Nach seiner Rückkehr in die Schweiz zog Becker mit seiner Familie nach Genf um und begründete eine Schankwirtschaft. Noch im gleichen Jahr schrieb er gemeinsam mit seinem früheren Mitstreiter Christian Essellen eine „Geschichte der süddeutschen Mairevolution 1849“, die noch im selben Jahr in Genf erschien. Wegen der vielen darin enthaltenen militärischen Details stützte sich Engels bei seiner Schrift „Die deutsche Reichsverfassungskampagne“ auf dieses Buch. Wirtschaftlich geriet Becker in immer größere Schwierigkeiten, seine Schankwirtschaft musste er veräußern, in den nächsten Jahren arbeitete er als Photograph, Gemüsehändler, Handelsvertreter und Druckereibesitzer. Von 1856 bis 1860 lebte er in Paris, hatte aber auch hier kein Glück.
1860 trat er erstmals mit Karl Marx in Verbindung; er sandte ihm unaufgefordert Material über den in der Schweiz lebenden Carl Vogt zu, der Marx und andere Kommunisten in einem Pamphlet angegriffen hatte. Marx nutzte das Material zu einer Replik.

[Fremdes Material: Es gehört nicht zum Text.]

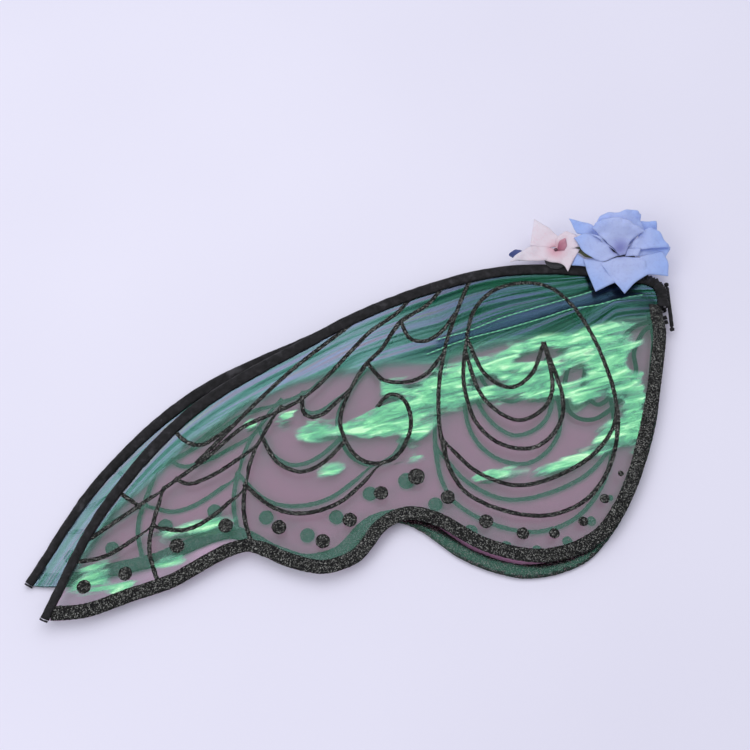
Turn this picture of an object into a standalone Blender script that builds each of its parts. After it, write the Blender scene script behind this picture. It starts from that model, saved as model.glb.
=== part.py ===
"""A pair of costume fairy wings, folded flat on each other as they are packed.

Each wing is a clear film with a glitter print, hung from a steel wire that runs in a fabric
sleeve along the leading edge and turns down the root. Both roots fold on one spine, like the
covers of a book, and two elastic shoulder loops lie between the wings. A blue fabric rose and
a pink blossom are glued to the left wing's root.

Origin: on the spine's outer face, below its middle. +Y runs up the spine and the wings reach along -X.
The fold's middle plane is z = 0, with the left wing above it and the right wing below. Plan
places are (x, y) in millimetres, and "out" is the distance from the fold's middle plane:
upwards on the left wing, downwards on the right one.
"""

import math

import bmesh
import bpy
from mathutils import Matrix, Vector, geometry

MM = 0.001

# Driving dimensions, in millimetres
SLEEVE_WIDTH = 8.0
SLEEVE_THICKNESS = 4.0
SLEEVE_WALL = 0.8  # fabric over and under the wire
SIDE_WALL = 1.4
SLEEVE_CORNER = 1.0
LIP_GAP = 0.2  # between the film and the lips of the sleeve's slit
FOLD_GAP = 3.0  # room between the folded wings, where the elastic lies
FILM_THICKNESS = 0.3
PRINT_THICKNESS = 0.3
LAYER_GAP = 0.1
BORDER_WIDTH = 9.0
VEIN_WIDTH = 2.8
WIRE_RADIUS = 0.9
WIRE_CAP_LENGTH = 5.8
WIRE_CAP_WALL = 0.2
THREAD_THICKNESS = 0.4
TACK_THICKNESS = 1.2
SEAM_END = 3.0  # the seam stops this far from either end of the sleeve
ELASTIC_WIDTH = 3.2
ELASTIC_THICKNESS = 0.8
SPINE_LENGTH = 30.0
SPINE_MIDDLE = 8.0  # above the origin, so that the spine lies along the gathers
SPINE_RADIUS = 1.7
SPINE_FACE = 1.5  # from the hinge axis to the binding's flat outer face
SPINE_CORD_RADIUS = 0.8
GATHER_LENGTH = 30.0  # the pleated stretch of sleeve that turns down the root
PLEAT_STEP = 1.9
PLEAT_DEPTH = 0.07  # how much smaller the sleeve is in the bottom of a pleat
PETAL_THICKNESS = 0.45
PETAL_PITCH = 0.75  # height from one petal of the rose to the next
CLEARANCE = 0.4  # between neighbours in a row

INNER_FACE = FOLD_GAP / 2
OUTER_FACE = INNER_FACE + SLEEVE_THICKNESS
AXIS_X = -SPINE_FACE  # the hinge axis, along +Y
SLEEVE_MIDDLE = (INNER_FACE + OUTER_FACE) / 2
FILM_LOW = SLEEVE_MIDDLE - 0.2
FILM_HIGH = FILM_LOW + FILM_THICKNESS
PRINT_LOW = FILM_HIGH + LAYER_GAP
PRINT_HIGH = PRINT_LOW + PRINT_THICKNESS
FILM_INSET = 1.2  # from the sleeve's centre line to the film's edge inside it
WIRE_OFFSET = 1.0  # the wire lies this far outside the sleeve's centre line
LEFT, RIGHT = 1, -1

# Centre line of the sleeve: up the leading edge from the tip, round the corner, down the root
LEADING_EDGE = (
    (-411, -210), (-381, -139), (-330, -73), (-258, -24), (-200, 8), (-135, 31),
    (-85, 36), (-40, 32), (-15, 27), (-7.5, 20), (-6.7, 12), (-6.7, 4),
)
# Free edge, from the end of the sleeve at the root round the three lobes to the tip
FREE_EDGE = (
    (-7.9, 2), (-7, -12), (-10, -31), (-18, -66), (-28, -99), (-40, -129), (-61, -159), (-90, -173),
    (-115, -174), (-143, -166), (-167, -152), (-186, -147), (-202, -155), (-216, -173),
    (-240, -182), (-267, -176), (-288, -168), (-310, -177), (-332, -190), (-357, -199),
    (-385, -209), (-407, -211),
)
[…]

Als sich in Italien unter Giuseppe Garibaldi die Bewegung zur Einigung Italiens formierte, ging Becker für zwei Jahre nach Genua, um dort die Bildung einer deutschen Freiwilligenlegion zur Unterstützung Garibaldis zu forcieren. Wieder in Genf begründete Becker den „Eidgenössischen Volksverein“ und betätigte sich als Publizist.
Becker, als Organisator der Arbeiterinternationale (IAA) in der Schweiz, befasste sich in seinen Schriften wiederholt mit der Stellung der Frauen in der Gesellschaft. Zwischen 1866 und 1871 radikalisierte er seine Position für die Gleichberechtigung der Geschlechter, was sich vor allem in seinen Beiträgen im „Vorboten“ zeigt, dem Organ der IAA. Auch im Vorwort, genannt „Standpunkt“, seiner Schrift Wie und Wann? sind 4 Seiten dem Thema gewidmet. In den Psalmen in Reinform findet sich eine ironische Kritik der bürgerlichen Ehe.[4]